For the first time in 11 years, the SAT is getting a makeover. Brian Smith is director of College Counseling at MUS.

 

  1. No penalty for wrong answers. Since it’s inception, the SAT has deducted points for all wrong answers. The new SAT design will award points based on questions answered correctly in an effort to encourage students to give the best answer they have to every problem.
  2. Renamed sections and subscores. The former Critical Reading section will now be called Evidence-Based Reading and Writing. This new section along with the Math section will also have subscores for every test to aid in providing insight for students and admission officers.
  3. New questions focus on synthesis of information. College Board highlights that their new design for questions in all sections will require students to take pieces of information from multiple locations/mediums and analyze it to arrive at the correct answer.
  4. Essay. The essay section will now be optional and take place after the SAT has been completed. The score for the essay will also be reported separately. The new essay will be 50 minutes long and based on analyzing a selection of written material. The prompt will be known in advance and only the passage to be analyzed will change.
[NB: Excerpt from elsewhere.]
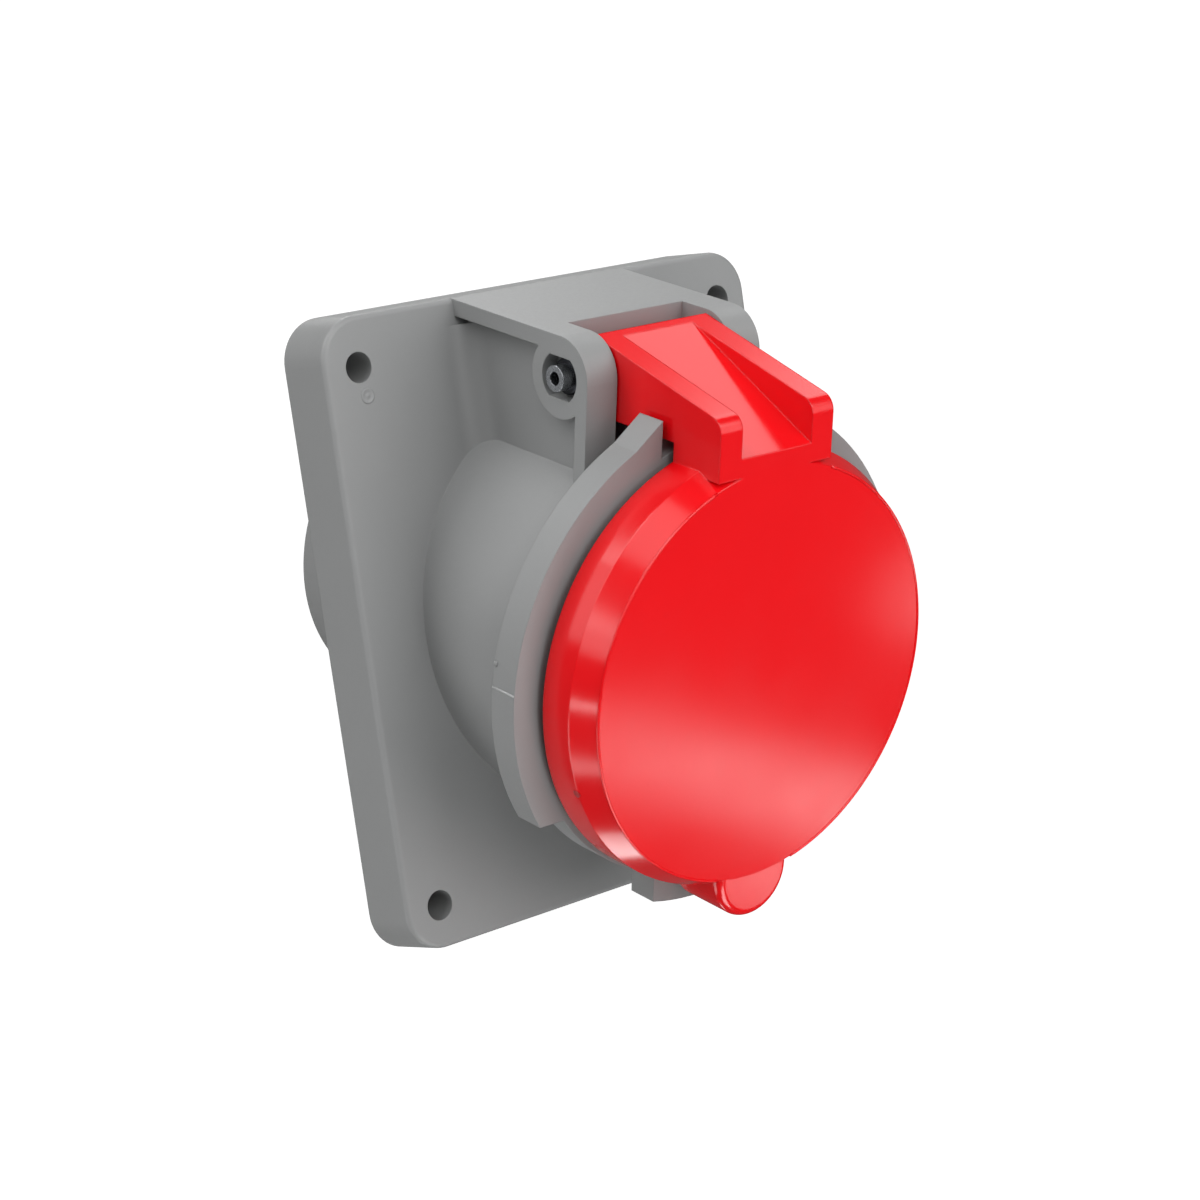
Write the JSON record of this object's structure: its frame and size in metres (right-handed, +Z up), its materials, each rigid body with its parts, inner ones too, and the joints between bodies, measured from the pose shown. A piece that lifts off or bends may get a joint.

  5. Founding Documents and Great Global Conversation. Every time students take the redesigned SAT, they will encounter a passage from one of the founding documents or from a text from the global conversation. College Board hopes to inspire a close reading of these rich, meaningful, often-profound texts, as an opportunity to reflect on and deeply engage with issues and concerns central to informed citizenship.
  6. Scoring and Timing. As the essay is now optional, the SAT will be scored out of 1600 including the Math and Evidence-Based Reading and Writing sections. The test will also now take 3 hours instead of 3 hours and 45 minutes.
  7. The SAT will be partnering with Khan Academy, an online tool for practicing standardized tests, which will allow students to pinpoint what questions they missed on a given test and focus their study on those areas using the online tutorials.